◆ **Your instructions**
Extract, without alteration, each line from the start of the listing to the line bearing "return piece".

* Start Data shown *

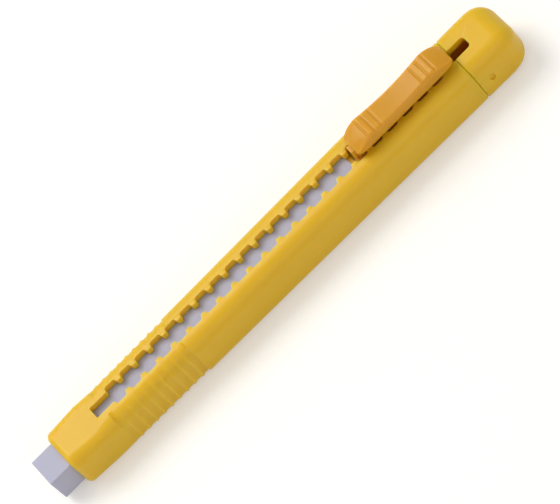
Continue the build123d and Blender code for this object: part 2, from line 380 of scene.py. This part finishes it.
def add_object(name, mesh, made, body, slot, *replaced):
    """Links a finished mesh as a piece that rides on a body and stands for CAD nodes."""
    mesh.materials.clear()
    mesh.materials.append(made)
    mesh.shade_smooth()
    mesh.set_sharp_from_angle(angle=radians(38))
    piece = bpy.data.objects.new(name, mesh)
    bpy.context.scene.collection.objects.link(piece)
    normals = piece.modifiers.new("weighted normals", "WEIGHTED_NORMAL")
    normals.keep_sharp = True
    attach(piece, body)
    if replaced:
        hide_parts(*replaced)
    return piece


def joined_facets(cad_node):
    """The CAD node's mesh with its seams welded and its flat facets joined."""
    shape = bmesh.new()
    shape.from_mesh(NODES[cad_node].data)
    bmesh.ops.remove_doubles(shape, verts=shape.verts, dist=0.001 * MM)
    bmesh.ops.dissolve_limit(shape, angle_limit=radians(0.02), verts=shape.verts, edges=shape.edges)
    return shape


def round_edges(shape, reach, angle=radians(28)):
    """Rounds every outward edge whose two faces turn by more than the angle."""
    sharp = [edge for edge in shape.edges if len(edge.link_faces) == 2 and edge.is_convex
             and edge.calc_face_angle() > angle]
    bmesh.ops.bevel(shape, geom=sharp, offset=reach, offset_type="OFFSET", segments=2, profile=0.5,
                    affect="EDGES", clamp_overlap=True)


def finished(shape, name):
    """Writes a bmesh to a new mesh and frees it."""
    bmesh.ops.recalc_face_normals(shape, faces=shape.faces)
    mesh = bpy.data.meshes.new(name)
    shape.to_mesh(mesh)
    shape.free()
    return mesh


def softened(cad_node, name, reach):
    """The CAD node's mesh with its outward edges rounded."""
    shape = joined_facets(cad_node)
    round_edges(shape, reach)
    return finished(shape, name)


# Pieces

class AddHousing(bpy.types.Operator):
    """Add the barrel and the tail cap with their moulded edges rounded"""

    bl_idname = "stick_eraser.add_housing"
    bl_label = "Add housing"

    def execute(self, context):
        edge = context.scene.stick_eraser_shape.edge
        for cad_node, name in (("barrel", "barrel_shell"), ("tail_cap", "tail_cap_shell")):
            add_object(name, softened(cad_node, name, edge), yellow_plastic(), "housing",
                       "yellow_plastic", cad_node)
        return {"FINISHED"}


class AddStick(bpy.types.Operator):
    """Add the eraser stick and the holder that carries it"""

    bl_idname = "stick_eraser.add_stick"
    bl_label = "Add stick and holder"

    def execute(self, context):
        edge = context.scene.stick_eraser_shape.edge
        add_object("eraser_stick", finished(joined_facets("eraser"), "eraser_stick"), eraser_vinyl(),
                   "carriage", "eraser_vinyl", "eraser")
        add_object("stick_holder", softened("eraser_holder", "stick_holder", edge / 2), orange_plastic(),
                   "carriage", "orange_plastic", "eraser_holder")
        return {"FINISHED"}


class AddSpring(bpy.types.Operator):
    """Add the leaf spring"""

    bl_idname = "stick_eraser.add_spring"
    bl_label = "Add leaf spring"

    def execute(self, context):
        piece = add_object("leaf_spring", finished(joined_facets("slider_spring"), "leaf_spring"),
                           spring_steel(), "carriage", "spring_steel", "slider_spring")
        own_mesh(piece)
        return {"FINISHED"}


def slider_bow(shape, along):
    """1 at either end of the slider's top, falling to 0 at the humps."""
    return max(0.0, 1 - min(along, shape.slider_length - along) / shape.bow_length)


def slider_crest(shape, along):
    """Height of the slider's top above the deck: bows, humps and a saddle."""
    bow = slider_bow(shape, along)
    if bow > 0:
        return shape.hump_height - (shape.hump_height - BOW_END_HEIGHT) * bow ** BOW_FALL_POWER
    from_middle = abs(2 * along - shape.slider_length) / (shape.slider_length - 2 * shape.bow_length)
    rise = shape.hump_height - shape.saddle_height
    return shape.saddle_height + rise * from_middle ** SADDLE_POWER


def groove_depth(shape, along, side):
    """How far a grip groove lowers the slider's top."""
    deepest = 0
    for group in (-1, 1):
        for step in GROOVE_STEPS:
            middle = shape.slider_length / 2 + group * GROOVE_OFFSET + step * shape.groove_spacing
            away = abs(along - middle) / GROOVE_REACH
            if away < 1:
                deepest = max(deepest, (1 - away ** 2) ** 2)
    fade = min(1.0, max(0.0, (GROOVE_END - abs(side)) / GROOVE_FADE))
    return shape.groove_depth * deepest * fade


def slider_outline(shape, along):
    """Rounded section of the slider's top: (side, height) points, anticlockwise from the bottom."""
    bow = slider_bow(shape, along)
    to_end = min(along, shape.slider_length - along)
    short_of = max(0.0, END_ROUNDING - to_end)
    inset = END_ROUNDING - sqrt(max(0.0, END_ROUNDING ** 2 - short_of ** 2))
    half_width = shape.slider_width / 2 - BOW_NARROWING * bow ** BOW_PLAN_POWER - inset
    chamfer = BOW_CHAMFER + CHAMFER_WIDENING * (1 - bow) ** 2
    crest_half = BOW_CREST + CREST_WIDENING * (1 - bow)
    crest = slider_crest(shape, along) - inset
    shoulder = crest - SHOULDER_DROP - BOW_SHOULDER_DROP * bow
    gap = shape.slider_gap + inset
    right = [
        ((half_width, gap), BOTTOM_ROUNDING),
        ((half_width, shoulder - chamfer), SIDE_ROUNDING + 0.6 * chamfer),
        ((half_width - chamfer, shoulder), 0.6 * chamfer),
        ((crest_half, crest), 0.4 * min(crest_half, CREST_ROUNDING)),
    ]
    corners = right + [((-side, height), reach) for (side, height), reach in reversed(right)]
    return rounded_outline([(Vector(place), reach) for place, reach in corners])


def rounded_outline(corners):
    """Closed outline through the corners, each eased over its own reach."""
    points = []
    for index, (corner, reach) in enumerate(corners):
        before = corners[index - 1][0] - corner
        after = corners[(index + 1) % len(corners)][0] - corner
        start = corner + before.normalized() * min(reach, before.length * 0.45)
        end = corner + after.normalized() * min(reach, after.length * 0.45)
        for step in range(CORNER_STEPS + 1):
            share = step / CORNER_STEPS
            points.append(start.lerp(corner, share).lerp(corner.lerp(end, share), share))
    return points


class AddSlider(bpy.types.Operator):
    """Add the thumb slider: its waved and grooved top, and the foot under the deck"""

    bl_idname = "stick_eraser.add_slider"
    bl_label = "Add thumb slider"

    def execute(self, context):
        shape = context.scene.stick_eraser_shape
        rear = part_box("thumb_slider")[1].x
        front = DECK_POINT + DECK_AXIS * (rear - shape.slider_length - DECK_POINT.x)

        def on_deck(along, side, height):
            return front + DECK_AXIS * along + Vector((0, side, 0)) + DECK_NORMAL * height

        between = shape.slider_length - 2 * RING_MARGIN
        alongs = list(END_RINGS)
        alongs += [RING_MARGIN + between * index / RING_COUNT for index in range(RING_COUNT + 1)]
        alongs += [shape.slider_length - along for along in reversed(END_RINGS)]
        top = bmesh.new()
        rings = []
        for along in alongs:
            ring = []
            grooved_above = slider_crest(shape, along) * GROOVED_SHARE
            for side, height in slider_outline(shape, along):
                lowered = groove_depth(shape, along, side) if height > grooved_above else 0
                ring.append(top.verts.new(on_deck(along, side, height - lowered)))
            rings.append(ring)
        for first, second in zip(rings, rings[1:]):
            for index in range(len(first)):
                after = (index + 1) % len(first)
                top.faces.new((first[index], first[after], second[after], second[index]))
        top.faces.new(rings[0])
        top.faces.new(reversed(rings[-1]))
        add_object("slider_top", finished(top, "slider_top"), orange_plastic(), "button",
                   "orange_plastic", "thumb_slider")

        foot = joined_facets("thumb_slider")
        under = on_deck(0, 0, shape.slider_gap - FOOT_CUT)
        cut = bmesh.ops.bisect_plane(foot, geom=foot.verts[:] + foot.edges[:] + foot.faces[:],
                                     plane_co=under, plane_no=DECK_NORMAL, clear_outer=True)
        rim = [item for item in cut["geom_cut"] if isinstance(item, bmesh.types.BMEdge)]
        for vert in {vert for edge in rim for vert in edge.verts}:
            vert.co += DECK_NORMAL * FOOT_RISE
        bmesh.ops.edgeloop_fill(foot, edges=rim)
        round_edges(foot, shape.edge / 2)
        add_object("slider_foot", finished(foot, "slider_foot"), orange_plastic(), "button",
                   "orange_plastic")
        return {"FINISHED"}


# Stage

def add_lamp(name, place, size, power, colour):
    data = bpy.data.lights.new(name, "AREA")
    data.shape = "SQUARE"
    data.size = size
    data.energy = power
    data.color = colour
    lamp = bpy.data.objects.new(name, data)
    lamp.location = place
    lamp.rotation_euler = (-Vector(place)).to_track_quat("-Z", "Y").to_euler()
    bpy.context.scene.collection.objects.link(lamp)


def seen_gain(tree, amount):
    """amount where the camera, a reflection or glass sees the surface, and 0 for its light on others."""
    path = node(tree, "LightPath")
    seen = node(tree, "Math", {}, {0: path.outputs["Is Camera Ray"], 1: path.outputs["Is Glossy Ray"]},
                operation="MAXIMUM")
    seen = node(tree, "Math", {}, {0: seen.outputs[0], 1: path.outputs["Is Transmission Ray"]},
                operation="MAXIMUM")
    return node(tree, "Math", {1: amount}, {0: seen.outputs[0]}, operation="MULTIPLY").outputs[0]


class AddStage(bpy.types.Operator):
    """Add the camera, the floor, the sky and the lamps"""

    bl_idname = "stick_eraser.add_stage"
    bl_label = "Add stage"

    def execute(self, context):
        stage = context.scene.stick_eraser_stage
        self.add_camera(context, stage)
        self.add_floor(context)
        world = bpy.data.worlds.new("studio")
        world.use_nodes = True
        background = world.node_tree.nodes["Background"]
        background.inputs["Color"].default_value = (0.96, 0.98, 1.0, 1)
        background.inputs["Strength"].default_value = stage.world_level
        context.scene.world = world
        add_lamp("key_lamp", KEY_PLACE, KEY_SIZE, stage.key_power, (1.0, 0.99, 0.97))
        add_lamp("fill_lamp", FILL_PLACE, FILL_SIZE, stage.fill_power, (1.0, 0.95, 0.85))
        context.scene.view_settings.view_transform = "Standard"
        return {"FINISHED"}

    def add_camera(self, context, stage):
        along = Vector((1, 0, 0))
        upward = Vector((0, sin(stage.elevation), cos(stage.elevation)))
        back = Vector((0, -cos(stage.elevation), sin(stage.elevation)))
        right = cos(stage.roll) * along - sin(stage.roll) * upward
        up = sin(stage.roll) * along + cos(stage.roll) * upward
        data = bpy.data.cameras.new("camera")
        data.lens = stage.lens
        data.sensor_width = 36
        data.clip_start = 0.01
        camera = bpy.data.objects.new("camera", data)
        place = Vector(stage.aim) + back * stage.distance
        camera.matrix_world = Matrix.Translation(place) @ Matrix((right, up, back)).transposed().to_4x4()
        context.scene.collection.objects.link(camera)
        context.scene.camera = camera

    def add_floor(self, context):
        mesh = bpy.data.meshes.new("floor")
        sides = ((-1, -1), (1, -1), (1, 1), (-1, 1))
        mesh.from_pydata([(x * FLOOR_REACH, y * FLOOR_REACH, 0) for x, y in sides], [], [(0, 1, 2, 3)])
        made, tree, shader = new_material("floor_paper")
        place = node(tree, "TexCoord").outputs["Object"]
        fibre = node(tree, "TexNoise", {"Scale": 700, "Detail": 4}, {"Vector": place}).outputs["Fac"]
        tree.links.new(tinted(tree, fibre, (0.76, 0.74, 0.70), (0.79, 0.77, 0.73)),
                       shader.inputs["Base Color"])
        shader.inputs["Roughness"].default_value = 1
        shader.inputs["Specular IOR Level"].default_value = 0
        shader.inputs["Emission Color"].default_value = (1, 1, 1, 1)
        tree.links.new(seen_gain(tree, 0.30), shader.inputs["Emission Strength"])
        mesh.materials.append(made)
        floor = bpy.data.objects.new("floor", mesh)
        context.scene.collection.objects.link(floor)


class StickEraserPanel(bpy.types.Panel):
    """Buttons and settings of the stick eraser"""

    bl_idname = "VIEW3D_PT_stick_eraser"
    bl_label = "Stick eraser"
    bl_space_type = "VIEW_3D"
    bl_region_type = "UI"
    bl_category = "Stick eraser"

    def draw(self, context):
        for operator in OPERATORS:
            self.layout.operator(operator.bl_idname)
        for settings in (context.scene.stick_eraser_finish, context.scene.stick_eraser_shape,
                         context.scene.stick_eraser_stage):
            box = self.layout.box()
            for name in settings.__annotations__:
                box.prop(settings, name)


OPERATORS = (AddStage, AddHousing, AddStick, AddSpring, AddSlider)
SETTINGS = {
    "stick_eraser_finish": StickEraserFinish,
    "stick_eraser_shape": StickEraserShape,
    "stick_eraser_stage": StickEraserStage,
}


def register():
    for item in (*SETTINGS.values(), *OPERATORS, StickEraserPanel):
        bpy.utils.register_class(item)
    for name, group in SETTINGS.items():
        setattr(bpy.types.Scene, name, bpy.props.PointerProperty(type=group))


def unregister():
    for name in SETTINGS:
        delattr(bpy.types.Scene, name)
    for item in reversed((*SETTINGS.values(), *OPERATORS, StickEraserPanel)):
        bpy.utils.unregister_class(item)


def corners(bounds):
    return [list(corner) for corner in bounds]


def main():
    register()
    bpy.ops.stick_eraser.add_stage()
    bpy.ops.stick_eraser.add_housing()
    bpy.ops.stick_eraser.add_stick()
    bpy.ops.stick_eraser.add_spring()
    bpy.ops.stick_eraser.add_slider()


if __name__ == "__main__":
    main()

* End Data shown *

◆ **Correct answer**
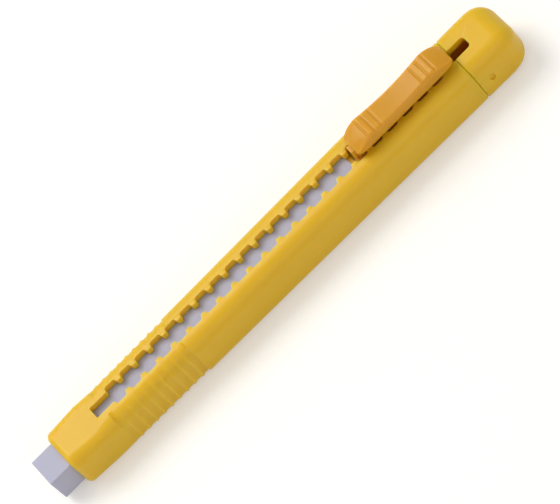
Continue the build123d and Blender code for this object: part 2, from line 380 of scene.py. This part finishes it.
def add_object(name, mesh, made, body, slot, *replaced):
    """Links a finished mesh as a piece that rides on a body and stands for CAD nodes."""
    mesh.materials.clear()
    mesh.materials.append(made)
    mesh.shade_smooth()
    mesh.set_sharp_from_angle(angle=radians(38))
    piece = bpy.data.objects.new(name, mesh)
    bpy.context.scene.collection.objects.link(piece)
    normals = piece.modifiers.new("weighted normals", "WEIGHTED_NORMAL")
    normals.keep_sharp = True
    attach(piece, body)
    if replaced:
        hide_parts(*replaced)
    return piece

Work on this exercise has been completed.